# Changing Data
## Background for this activity
In this activity, you'll review a scenario, and focus on manipulating and changing real data in R. You will learn more about functions you can use to manipulate your data, use statistical summaries to explore your data, and gain initial insights for your stakeholders. 

Throughout this activity, you will also have the opportunity to practice writing your own code by making changes to the code chunks yourself.
## The Scenario
In this scenario, you are a junior data analyst working for a hotel booking company. You have been asked to clean a .csv file that was created after querying a database to combine two different tables from different hotels. You have already performed some basic cleaning functions on this data; this activity will focus on using functions to conduct basic data manipulation.

### Load Packages

In [None]:
install.packages("tidyverse")
install.packages("skimr")
install.packages("janitor")
library(tidyverse)
library(skimr)
library(janitor)

### Import Data

In [None]:
hotel_bookings <- read_csv("hotel_bookings.csv")

### Get to Know the Data

In [None]:
head(hotel_bookings)
str(hotel_bookings)
glimpse(hotel_bookings)
colnames(hotel_bookings)

### Manipulating the Data
Let's say you want to arrange the data by most lead time to least lead time because you want to focus on bookings that were made far in advance.
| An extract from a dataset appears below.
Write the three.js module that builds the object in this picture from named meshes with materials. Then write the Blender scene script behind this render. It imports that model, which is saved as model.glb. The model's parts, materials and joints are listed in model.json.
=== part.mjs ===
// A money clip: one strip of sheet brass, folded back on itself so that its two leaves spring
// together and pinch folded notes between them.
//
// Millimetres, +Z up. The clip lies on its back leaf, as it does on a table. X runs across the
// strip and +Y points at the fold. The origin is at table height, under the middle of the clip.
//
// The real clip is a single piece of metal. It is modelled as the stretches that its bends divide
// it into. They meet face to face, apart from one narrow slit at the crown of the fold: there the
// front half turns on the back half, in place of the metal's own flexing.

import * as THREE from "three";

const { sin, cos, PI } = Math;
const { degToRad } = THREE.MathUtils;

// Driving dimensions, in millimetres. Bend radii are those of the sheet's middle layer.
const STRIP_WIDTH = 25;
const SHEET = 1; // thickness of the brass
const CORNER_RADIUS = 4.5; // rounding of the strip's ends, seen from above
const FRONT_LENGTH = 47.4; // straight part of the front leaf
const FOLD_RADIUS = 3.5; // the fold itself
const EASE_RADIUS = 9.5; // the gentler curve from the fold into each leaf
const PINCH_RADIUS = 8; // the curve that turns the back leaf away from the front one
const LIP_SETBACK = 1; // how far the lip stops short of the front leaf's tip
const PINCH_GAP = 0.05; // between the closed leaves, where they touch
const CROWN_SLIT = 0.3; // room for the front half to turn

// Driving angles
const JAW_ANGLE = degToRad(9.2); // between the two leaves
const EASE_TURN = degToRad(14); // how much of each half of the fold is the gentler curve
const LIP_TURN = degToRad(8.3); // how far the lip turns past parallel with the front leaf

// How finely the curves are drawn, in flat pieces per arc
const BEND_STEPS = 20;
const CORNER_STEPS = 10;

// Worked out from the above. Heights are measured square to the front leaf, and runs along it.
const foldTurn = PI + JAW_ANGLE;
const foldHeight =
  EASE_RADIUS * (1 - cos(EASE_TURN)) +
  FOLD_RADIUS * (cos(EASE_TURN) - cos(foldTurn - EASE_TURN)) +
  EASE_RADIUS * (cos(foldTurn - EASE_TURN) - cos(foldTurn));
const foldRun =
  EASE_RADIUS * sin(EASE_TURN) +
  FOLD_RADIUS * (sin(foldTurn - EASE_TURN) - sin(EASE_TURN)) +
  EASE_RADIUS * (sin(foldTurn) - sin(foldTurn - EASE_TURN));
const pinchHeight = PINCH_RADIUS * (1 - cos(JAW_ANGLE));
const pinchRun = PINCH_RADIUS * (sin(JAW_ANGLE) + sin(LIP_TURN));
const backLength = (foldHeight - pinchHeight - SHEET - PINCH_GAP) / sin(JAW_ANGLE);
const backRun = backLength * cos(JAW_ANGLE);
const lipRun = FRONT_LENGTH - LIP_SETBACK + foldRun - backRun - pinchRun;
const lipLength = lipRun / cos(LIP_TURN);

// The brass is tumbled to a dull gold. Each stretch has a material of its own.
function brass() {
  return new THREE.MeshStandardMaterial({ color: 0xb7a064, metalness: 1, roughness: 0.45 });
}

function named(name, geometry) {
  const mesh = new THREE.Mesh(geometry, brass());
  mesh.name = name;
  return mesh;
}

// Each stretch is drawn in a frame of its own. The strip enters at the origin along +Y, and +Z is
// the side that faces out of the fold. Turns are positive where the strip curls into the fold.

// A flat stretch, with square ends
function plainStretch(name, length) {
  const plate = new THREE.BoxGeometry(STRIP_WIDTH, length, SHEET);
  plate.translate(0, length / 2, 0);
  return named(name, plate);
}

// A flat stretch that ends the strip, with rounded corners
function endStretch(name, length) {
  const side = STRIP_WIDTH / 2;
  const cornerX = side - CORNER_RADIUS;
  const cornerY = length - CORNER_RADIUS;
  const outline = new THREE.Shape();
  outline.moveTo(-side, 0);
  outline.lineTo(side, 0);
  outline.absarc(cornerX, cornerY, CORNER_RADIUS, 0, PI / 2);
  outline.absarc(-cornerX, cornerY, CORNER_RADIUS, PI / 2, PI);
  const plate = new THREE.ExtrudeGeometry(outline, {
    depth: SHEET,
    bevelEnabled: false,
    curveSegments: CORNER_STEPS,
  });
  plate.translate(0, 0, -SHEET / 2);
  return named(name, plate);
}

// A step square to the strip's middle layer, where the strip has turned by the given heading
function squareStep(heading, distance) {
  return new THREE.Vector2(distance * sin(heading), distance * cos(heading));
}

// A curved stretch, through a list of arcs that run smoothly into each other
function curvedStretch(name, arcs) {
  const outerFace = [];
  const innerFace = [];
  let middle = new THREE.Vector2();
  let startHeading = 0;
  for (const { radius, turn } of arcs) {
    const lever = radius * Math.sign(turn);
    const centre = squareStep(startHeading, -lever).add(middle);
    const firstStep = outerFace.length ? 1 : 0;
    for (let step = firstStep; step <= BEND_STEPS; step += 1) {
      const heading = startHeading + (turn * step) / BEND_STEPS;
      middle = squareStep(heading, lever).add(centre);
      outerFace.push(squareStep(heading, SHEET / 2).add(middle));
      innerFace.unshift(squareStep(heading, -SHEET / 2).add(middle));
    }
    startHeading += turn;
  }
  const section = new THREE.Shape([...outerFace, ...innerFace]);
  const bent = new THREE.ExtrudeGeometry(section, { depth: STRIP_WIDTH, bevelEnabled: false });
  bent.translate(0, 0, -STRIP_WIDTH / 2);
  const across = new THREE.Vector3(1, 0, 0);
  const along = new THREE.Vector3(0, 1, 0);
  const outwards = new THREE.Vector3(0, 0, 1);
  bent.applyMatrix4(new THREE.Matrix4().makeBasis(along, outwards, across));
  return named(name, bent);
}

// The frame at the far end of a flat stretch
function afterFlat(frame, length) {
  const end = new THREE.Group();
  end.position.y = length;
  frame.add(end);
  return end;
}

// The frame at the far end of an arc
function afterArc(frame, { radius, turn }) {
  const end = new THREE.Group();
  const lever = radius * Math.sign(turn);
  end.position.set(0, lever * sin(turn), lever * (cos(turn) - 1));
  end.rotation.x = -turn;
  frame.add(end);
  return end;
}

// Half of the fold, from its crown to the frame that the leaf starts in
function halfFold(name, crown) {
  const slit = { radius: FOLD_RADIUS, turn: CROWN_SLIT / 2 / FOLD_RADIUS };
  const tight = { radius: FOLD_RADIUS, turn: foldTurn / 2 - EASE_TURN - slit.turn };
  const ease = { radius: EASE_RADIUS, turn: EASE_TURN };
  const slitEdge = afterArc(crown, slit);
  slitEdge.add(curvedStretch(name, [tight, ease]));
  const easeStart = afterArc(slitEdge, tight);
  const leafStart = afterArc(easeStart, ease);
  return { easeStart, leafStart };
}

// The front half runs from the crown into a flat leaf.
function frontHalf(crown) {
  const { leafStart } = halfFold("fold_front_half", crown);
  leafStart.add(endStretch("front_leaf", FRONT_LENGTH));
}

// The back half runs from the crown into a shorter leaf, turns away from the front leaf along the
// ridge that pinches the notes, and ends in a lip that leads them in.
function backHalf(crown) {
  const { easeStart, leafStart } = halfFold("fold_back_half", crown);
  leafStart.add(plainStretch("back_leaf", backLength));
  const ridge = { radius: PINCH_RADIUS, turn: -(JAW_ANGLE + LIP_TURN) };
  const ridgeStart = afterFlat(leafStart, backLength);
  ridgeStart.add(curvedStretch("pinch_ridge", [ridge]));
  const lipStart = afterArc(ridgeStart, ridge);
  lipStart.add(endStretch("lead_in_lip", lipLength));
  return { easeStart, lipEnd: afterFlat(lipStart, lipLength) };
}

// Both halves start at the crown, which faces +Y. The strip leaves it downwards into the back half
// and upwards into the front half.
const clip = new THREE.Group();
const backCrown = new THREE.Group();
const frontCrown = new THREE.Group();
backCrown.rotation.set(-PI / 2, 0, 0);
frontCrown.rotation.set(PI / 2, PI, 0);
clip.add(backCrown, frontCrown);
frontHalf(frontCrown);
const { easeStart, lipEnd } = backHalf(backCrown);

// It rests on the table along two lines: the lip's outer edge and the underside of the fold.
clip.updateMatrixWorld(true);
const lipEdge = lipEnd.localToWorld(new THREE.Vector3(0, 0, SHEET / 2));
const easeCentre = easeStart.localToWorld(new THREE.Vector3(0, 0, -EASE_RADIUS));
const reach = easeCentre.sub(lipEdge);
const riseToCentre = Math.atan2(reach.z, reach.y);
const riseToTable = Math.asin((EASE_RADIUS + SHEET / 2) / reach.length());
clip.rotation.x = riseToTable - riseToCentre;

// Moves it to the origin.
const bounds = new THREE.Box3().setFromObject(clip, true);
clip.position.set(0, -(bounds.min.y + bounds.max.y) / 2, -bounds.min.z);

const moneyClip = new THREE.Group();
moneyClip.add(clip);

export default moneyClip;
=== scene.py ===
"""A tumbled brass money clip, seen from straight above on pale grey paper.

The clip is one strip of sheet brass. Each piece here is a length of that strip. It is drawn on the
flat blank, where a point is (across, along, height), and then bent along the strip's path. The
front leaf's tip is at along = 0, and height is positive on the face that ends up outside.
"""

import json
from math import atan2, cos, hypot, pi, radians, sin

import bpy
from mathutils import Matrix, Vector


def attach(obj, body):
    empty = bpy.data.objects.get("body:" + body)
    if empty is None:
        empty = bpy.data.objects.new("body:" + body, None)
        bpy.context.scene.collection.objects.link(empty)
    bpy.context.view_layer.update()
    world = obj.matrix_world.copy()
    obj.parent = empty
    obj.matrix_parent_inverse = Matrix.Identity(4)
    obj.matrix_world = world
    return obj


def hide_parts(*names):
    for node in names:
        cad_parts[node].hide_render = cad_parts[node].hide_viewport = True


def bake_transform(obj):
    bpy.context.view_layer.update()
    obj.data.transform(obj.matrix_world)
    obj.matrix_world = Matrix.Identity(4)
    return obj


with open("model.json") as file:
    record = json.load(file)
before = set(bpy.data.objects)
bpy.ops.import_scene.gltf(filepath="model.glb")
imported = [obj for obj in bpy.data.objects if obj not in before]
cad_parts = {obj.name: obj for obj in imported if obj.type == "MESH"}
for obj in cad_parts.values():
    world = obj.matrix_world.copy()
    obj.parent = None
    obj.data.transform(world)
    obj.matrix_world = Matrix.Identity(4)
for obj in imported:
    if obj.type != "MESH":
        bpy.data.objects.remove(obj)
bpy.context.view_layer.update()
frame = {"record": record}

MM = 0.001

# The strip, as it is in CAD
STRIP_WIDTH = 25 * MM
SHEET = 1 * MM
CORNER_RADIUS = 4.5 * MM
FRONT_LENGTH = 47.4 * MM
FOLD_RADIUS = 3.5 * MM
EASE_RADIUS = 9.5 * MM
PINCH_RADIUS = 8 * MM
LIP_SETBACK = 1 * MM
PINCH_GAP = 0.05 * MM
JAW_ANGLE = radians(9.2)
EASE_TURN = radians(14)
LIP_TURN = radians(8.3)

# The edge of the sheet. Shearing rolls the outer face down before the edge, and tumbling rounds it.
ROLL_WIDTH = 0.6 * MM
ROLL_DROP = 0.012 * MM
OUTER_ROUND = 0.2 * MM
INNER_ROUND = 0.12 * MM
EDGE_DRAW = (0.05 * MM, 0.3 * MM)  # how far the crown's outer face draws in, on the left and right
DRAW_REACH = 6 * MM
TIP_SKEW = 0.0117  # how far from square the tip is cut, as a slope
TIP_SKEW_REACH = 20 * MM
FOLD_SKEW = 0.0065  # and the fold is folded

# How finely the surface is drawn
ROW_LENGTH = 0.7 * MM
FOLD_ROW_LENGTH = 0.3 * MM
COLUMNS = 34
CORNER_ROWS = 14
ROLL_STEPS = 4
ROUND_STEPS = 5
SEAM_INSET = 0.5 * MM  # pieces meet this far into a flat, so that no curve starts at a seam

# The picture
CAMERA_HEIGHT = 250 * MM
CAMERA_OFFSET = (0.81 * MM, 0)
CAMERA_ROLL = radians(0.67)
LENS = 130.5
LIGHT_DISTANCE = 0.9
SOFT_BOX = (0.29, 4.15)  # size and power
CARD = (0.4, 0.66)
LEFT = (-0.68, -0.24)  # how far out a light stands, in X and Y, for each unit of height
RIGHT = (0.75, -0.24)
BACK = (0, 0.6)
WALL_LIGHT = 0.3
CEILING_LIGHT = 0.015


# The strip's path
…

You decide you want to try using the `arrange()` function.

In [None]:
arrange(hotel_bookings, lead_time)

`arrange()`  automatically orders by ascending order. Now order by descending order.

In [None]:
arrange(hotel_bookings, desc(lead_time))

If you wanted to create a new data frame that had those changes saved, you would use the <- to store the arranged data in a data frame named 'hotel_bookings_v2'

In [None]:
hotel_bookings_v2 <-
  arrange(hotel_bookings, desc(lead_time))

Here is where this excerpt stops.